### Short problem
Look through the data below and extract, unchanged, the lines from the one that contains "points = [v.co" to the one that contains "zip(*points))), Vector(map(max, zip(*points)))", both included.

### Data excerpts
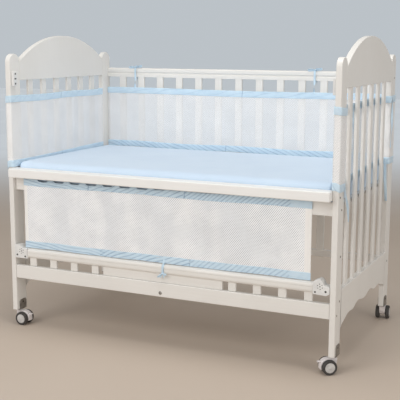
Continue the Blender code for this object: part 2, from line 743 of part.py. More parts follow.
def caster(item):
    # built with the swivel axis at the origin and the wheels trailing along +X
    name = item["name"]
    rim = math.cos(math.pi / WHEEL_SIDES)
    near = HOOD_HALF + WHEEL_GAP
    far = near + WHEEL_W
    r = WHEEL_R / rim
    bore = (PIN_R + RUN) / rim
    profile = [(0.0, far - 0.004), (bore, far - 0.004), (bore, near), (r, near),
               (r, far - 0.004), (r - 0.004, far), (0.0, far)]
    wheels = [spun(f"wheel_{name}_{tag}", [(p, sign * q) for p, q in profile], (TRAIL, 0, WHEEL_R), TREAD)
              for tag, sign in (("a", 1), ("b", -1))]
    hood = prism(f"hood_{name}", [(p["u"], p["z"]) for p in HOOD], 1, -HOOD_HALF, HOOD_HALF, PLASTIC, 0.0015)
    reach = far - 0.0045
    parts = [tube("collar", (0, 0, 0.0500), (0, 0, 0.0562), 0.0085, PLASTIC, 14),
             tube("pin", (0, 0, 0.0520), (0, 0, 0.0596), PIN_R, PLASTIC),
             tube("axle", (TRAIL, -reach, WHEEL_R), (TRAIL, reach, WHEEL_R), PIN_R, PLASTIC),
             box("lever", (TRAIL + 0.019, -0.0052, 0.0400), (TRAIL + 0.036, 0.0052, 0.0436), PLASTIC, 0.001, 1)]
    fuse(hood, parts)
    turned(wheels + [hood], item["x"], item["y"], item["heading"])
    # steel clip over the foot of the leg, longer towards the middle of the crib
    x, y = item["x"], item["y"]
    leg = POST_T / 2 + 0.0002
    ya, yb = (y - 0.016, y + 0.026) if y < DEPTH / 2 else (y - 0.026, y + 0.016)
    clip = box(f"clip_{name}", (x - leg - 0.0015, ya, 0.0572), (x + leg + 0.0015, yb, 0.0597), STEEL)
    parts = []
    for sign in (-1, 1):
        xa, xb = sorted((x + sign * leg, x + sign * (leg + 0.0015)))
        shape = [(ya, 0.0574), (yb, 0.0574), (yb, 0.088), (yb - 0.007, 0.0955), (ya + 0.007, 0.0955), (ya, 0.088)]
        plate = prism("plate", shape, 0, xa, xb, STEEL)
        eye = (ya + yb) / 2
        parts.append(fuse(plate, [tube("hole", (x - 0.03, eye, 0.084), (x + 0.03, eye, 0.084), 0.003, STEEL, 10)],
                          "DIFFERENCE"))
    fuse(clip, parts)
    bore = (PIN_R + RUN) / math.cos(math.pi / 20)
    fuse(clip, [tube("bore", (x, y, 0.050), (x, y, 0.0650), bore, STEEL)], "DIFFERENCE")


def build():
    clear_scene()
    posts()
    end_panels()
    back_side()
    front_beams()
    mattress_base()
    mattress()
    drop_side()
    end_brackets()
    catches()
    bumper()
    ties()
    for item in CASTERS:
        caster(item)
    # the origin goes to the middle of the footprint
    solids = list(bpy.context.scene.objects)
    points = [v.co for obj in solids for v in obj.data.vertices]
    low = [min(p[i] for p in points) for i in (0, 1)]
    high = [max(p[i] for p in points) for i in (0, 1)]
    shift = Vector((-(low[0] + high[0]) / 2, -(low[1] + high[1]) / 2, 0.0))
    for obj in solids:
        obj.data.transform(Matrix.Translation(shift))
        obj.data.update()


build()
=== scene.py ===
import math
from bisect import bisect_right

import bmesh
import bpy
from mathutils import Matrix, Vector, noise


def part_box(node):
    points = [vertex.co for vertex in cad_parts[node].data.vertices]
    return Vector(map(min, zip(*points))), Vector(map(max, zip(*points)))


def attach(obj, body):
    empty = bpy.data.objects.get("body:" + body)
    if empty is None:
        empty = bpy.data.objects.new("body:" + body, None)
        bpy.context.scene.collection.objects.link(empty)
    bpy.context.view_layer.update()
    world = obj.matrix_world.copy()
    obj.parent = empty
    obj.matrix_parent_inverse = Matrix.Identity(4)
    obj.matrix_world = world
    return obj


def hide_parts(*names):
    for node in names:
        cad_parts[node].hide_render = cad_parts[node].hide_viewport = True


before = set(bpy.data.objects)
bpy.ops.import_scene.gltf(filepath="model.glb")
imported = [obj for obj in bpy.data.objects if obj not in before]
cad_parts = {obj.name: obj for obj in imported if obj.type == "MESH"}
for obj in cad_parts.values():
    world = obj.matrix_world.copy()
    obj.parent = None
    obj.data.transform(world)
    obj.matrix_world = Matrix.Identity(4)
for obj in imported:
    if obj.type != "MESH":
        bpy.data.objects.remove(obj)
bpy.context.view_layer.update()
print("frame loaded:", len(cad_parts), "solids")

# the crib's own frame: X from the middle of its length, Y from the front of the posts
beamLow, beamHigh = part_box("low_beam")
cribAt = Vector(((beamLow[0] + beamHigh[0]) / 2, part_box("post_front_left")[0][1], 0.0))


# camera, at the photograph's angle
viewFrom = dict(at=(1.41008, -2.69026, 1.05519), azimuth=25.080, pitch=9.902, roll=0.154, lens=81.712)


def makeCamera():
    turn, dip, roll = (math.radians(viewFrom[k]) for k in ("azimuth", "pitch", "roll"))
    ahead = Vector((-math.sin(turn) * math.cos(dip), math.cos(turn) * math.cos(dip), -math.sin(dip)))
    right = Vector((math.cos(turn), math.sin(turn), 0.0))
    up = right.cross(ahead)
    across = right * math.cos(roll) + up * math.sin(roll)
    upward = up * math.cos(roll) - right * math.sin(roll)
    data = bpy.data.cameras.new("camera")
    data.lens = viewFrom["lens"]
    data.clip_end = 60
    camera = bpy.data.objects.new("camera", data)
    place = Matrix((across, upward, -ahead)).transposed().to_4x4()
    place.translation = Vector(viewFrom["at"]) + cribAt
    camera.matrix_world = place
    bpy.context.scene.collection.objects.link(camera)
    bpy.context.scene.camera = camera


makeCamera()
print("camera placed")


# studio light and backdrop
studio = dict(
    key=dict(at=(-1.5, -3.9, 2.55), size=2.4, power=66, tint=(1.0, 0.985, 0.965)),
    low=dict(at=(-0.2, -4.4, 0.7), size=1.8, power=12, tint=(1.0, 0.99, 0.98)),
    fill=dict(at=(4.0, -1.5, 1.5), size=2.4, power=34, tint=(1.0, 0.965, 0.92)),
    top=dict(at=(0.35, -0.5, 3.0), size=1.4, power=26, tint=(1.0, 0.99, 0.97)),
    sky=dict(tint=(0.500, 0.540, 0.575), light=(0.400, 0.395, 0.388)),
)


# materials

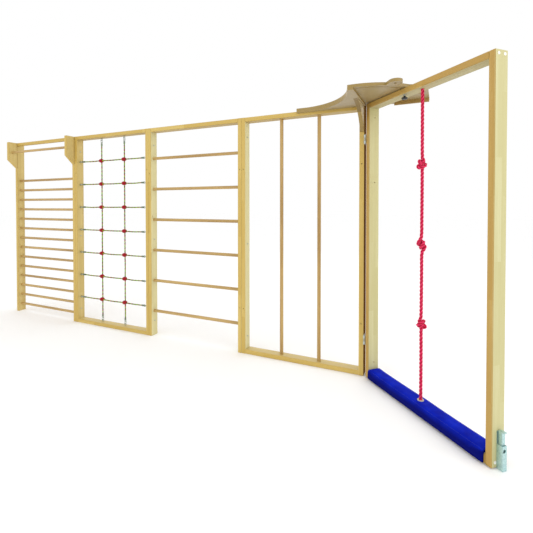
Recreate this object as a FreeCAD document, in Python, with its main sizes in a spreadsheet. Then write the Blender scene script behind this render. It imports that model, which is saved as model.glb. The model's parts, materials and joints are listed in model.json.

### Answer below
    points = [v.co for obj in solids for v in obj.data.vertices]
    low = [min(p[i] for p in points) for i in (0, 1)]
    high = [max(p[i] for p in points) for i in (0, 1)]
    shift = Vector((-(low[0] + high[0]) / 2, -(low[1] + high[1]) / 2, 0.0))
    for obj in solids:
        obj.data.transform(Matrix.Translation(shift))
        obj.data.update()


build()
=== scene.py ===
import math
from bisect import bisect_right

import bmesh
import bpy
from mathutils import Matrix, Vector, noise


def part_box(node):
    points = [vertex.co for vertex in cad_parts[node].data.vertices]
    return Vector(map(min, zip(*points))), Vector(map(max, zip(*points)))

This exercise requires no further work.